SL: What was the most difficult challenge in making the film?
AC: The editing process was challenging. There was 600 hours of footage. Cutting that to an 82-minute movie was quite an undertaking. My editing partner, Vanessa Roworth, and I sat in an apartment for a year putting this story together. That’s when you are fine-tuning and figuring the story out. Mary Manhardt, who’s worked on all of Marshall Curry’s documentaries, including “Street Fight,” “Racing Dreams” and “If a Tree Falls,” came in for the last three months and helped us tighten up the film toward the end.
Obviously, Davy and I knew what our story lines were and who our subjects were going to be while we were filming. But in the editing room is where you start to weave it all together and make it coherent and not feel like a bunch of separate pieces.

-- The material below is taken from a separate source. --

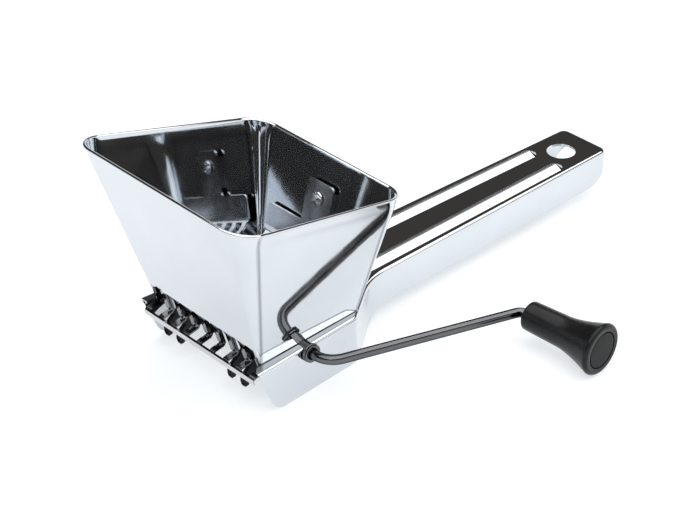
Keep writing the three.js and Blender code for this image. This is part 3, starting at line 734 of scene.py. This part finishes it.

SL: It seems like this is a great time to be a documentary filmmaker, in and outside of sports. Why do you think this is happening now?
AC: I’ve been doing the film festival circuit for a year now, and at every film festival it’s the documentaries that stand out. It’s just a great way of telling stories. This really is a golden age for docs. I hope people enjoy all the great films that are out there and search them out — like “12 O’Clock Boys,” about a dirt bike crew from Baltimore, directed by my friend Lofty Nathan.
I think part of it is, the technology is so cheap now. People can go out and buy affordable cameras. It’s not like you have to put together a big budget. You can just get a camera and start shooting. If you know how to tell a story, you can do something great.
SL: What are your upcoming projects?
AC: I’m working on a short film for ESPN for their “30 for 30” series. I’m also going to try and get back into doing some screenwriting. I’ve got a couple of screenplays that I’ve been working on for the last couple of years that I’m excited to pursue.
Davy has a bunch of different things he’s working on. He has a documentary that he’s been working on for a while, and he’s writing a screenplay based on one of his stories in one of his books that’s going to be made into a movie.